P.K. Subban and Carey Price celebrate Subban's game-winning goal with a chest bump.
And prove why one shouldn't chest bump a goaltender.
Mike Bossy celebrates this goal with his impression of an 80s dance move.
Let's call it the “skating man.”
The New York Islanders are a very close team, as evidenced by the celebration between Travis Green and Zigmund Palffy.
The two took closeness and celebration to the next level.
Teemu Selanne celebrates his goal by pretending his stick is a machine gun; rapid fire.
Alex Kovalev celebrates this goal in an interesting way.
It's Kovalev's impression of Michael Jackson On Ice: the ice moonwalk.
One of Alex Ovechkin's more memorable moments was his celebration after his 50th goal a couple years back.
His stick is "too hot to handle."
Diving is typically frowned upon in the NHL.
However, that's the tactic that Milan Hejduk uses to celebrate his goal.

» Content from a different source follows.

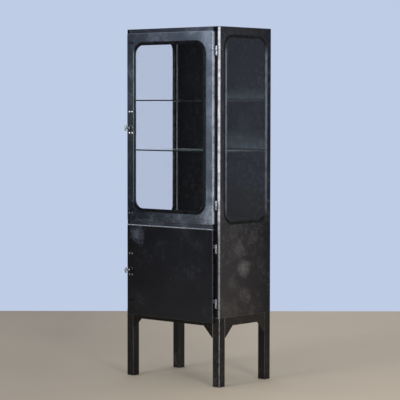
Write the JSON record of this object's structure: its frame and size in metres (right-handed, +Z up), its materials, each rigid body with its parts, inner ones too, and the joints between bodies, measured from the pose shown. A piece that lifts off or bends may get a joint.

Tiger Williams was famous for a lot of things and his goal celebration was one of them.
Williams would skate down the ice, riding his stick like a pretend pony after scoring.
Theo Fleury scored the game-winning goal in Game 6 of the playoffs for the Calgary Flames.
Obviously, it was a huge goal and deserved a celebration of the same magnitude, which it got from Fleury.